A Response to the Draft Social Statement on Human Sexuality

from the

Student Body of Pacific Lutheran Theological Seminary

Having gathered together in communal discernment, the student body of Pacific Lutheran Theological Seminary offers this response to the Draft Social Statement on Human Sexuality. We affirm the Draft’s foundational theological and ethical framework found in sections I-III as well as Section V’s call for people of faith to foster social trust. However, we feel that much of Section IV failed to follow from the framework set out in other sections of the document. Furthermore, having applauded the Draft’s insight that human sexuality is deeply shaped by social contexts (528-578), and its awareness that this country’s conventions of family structure and marriage were historically created (673-4, 1151-2), we were disappointed that much of Section IV attempted to define currently dominant standards of sexuality as normative for all people, particularly in the topics of commitment and sexuality, marriage, intimate sexual relations outside of marriage, and same-gender committed relationships.

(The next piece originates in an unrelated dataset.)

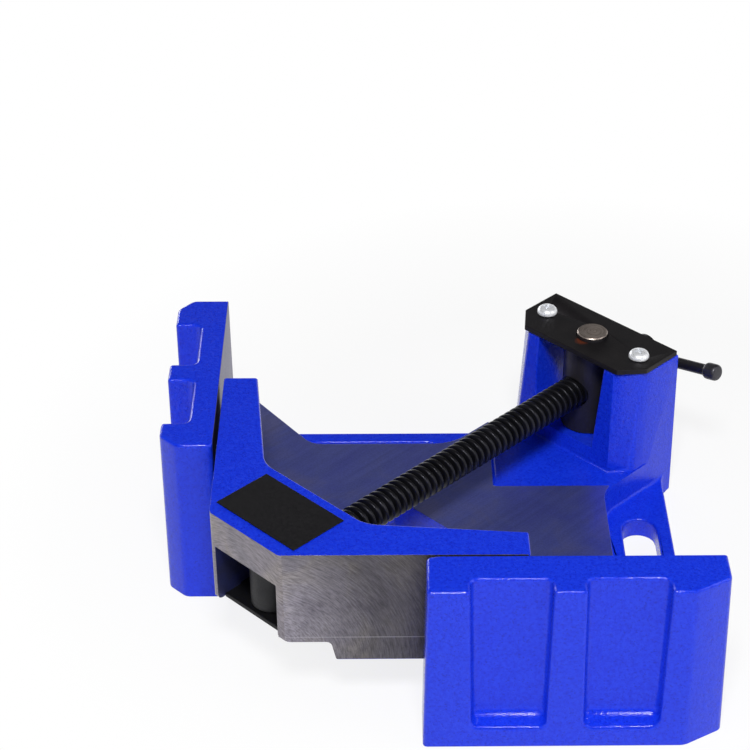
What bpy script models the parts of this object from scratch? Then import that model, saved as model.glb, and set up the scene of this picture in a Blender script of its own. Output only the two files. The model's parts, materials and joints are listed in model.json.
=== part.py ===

The Evangelical Lutheran Church in America contains within it a multitude of social contexts with vastly divergent pastoral needs. Just as the one gospel of Christ inspires different communities to respond in praise in different ways, so too will a common theology of sexuality manifest itself differently in different communities. No one document will be able to adequately, or even responsibly, attempt to apply a theology of sexuality to every context. Instead, local communities should be encouraged and resourced to discuss and apply the theology to meet their own contextual needs. Section I seems acknowledge this, saying that the document offers “a foundational framework that will help [this church] discern what it means faithfully to follow God’s law of love in the increasingly complex sphere of human sexuality” (27-9). We therefore propose the following changes to the Section IV of the Draft in order to separate what we see as the foundational theology from attempts to create a blanket application for that theology.

Section IV

  • Remove lines 950-990a. This subsection attempts to prescribe how trust should grow in relationships. We feel it is presumptuous to set out how something as personal is trust is developed in individual relationship, particularly by reducing it to what is essentially a mathematical formula. Furthermore, what is described did not speak to the experience of many members of the student body. We recommend that, just as for families, what be emphasized is not what form relationships take, but whether or not they provide safety, shield intimacy, and build trust (682-686). The manner in which this occurs will vary from context to context; the social statement should encourage individuals to discern how best to achieve this with the support of their communities.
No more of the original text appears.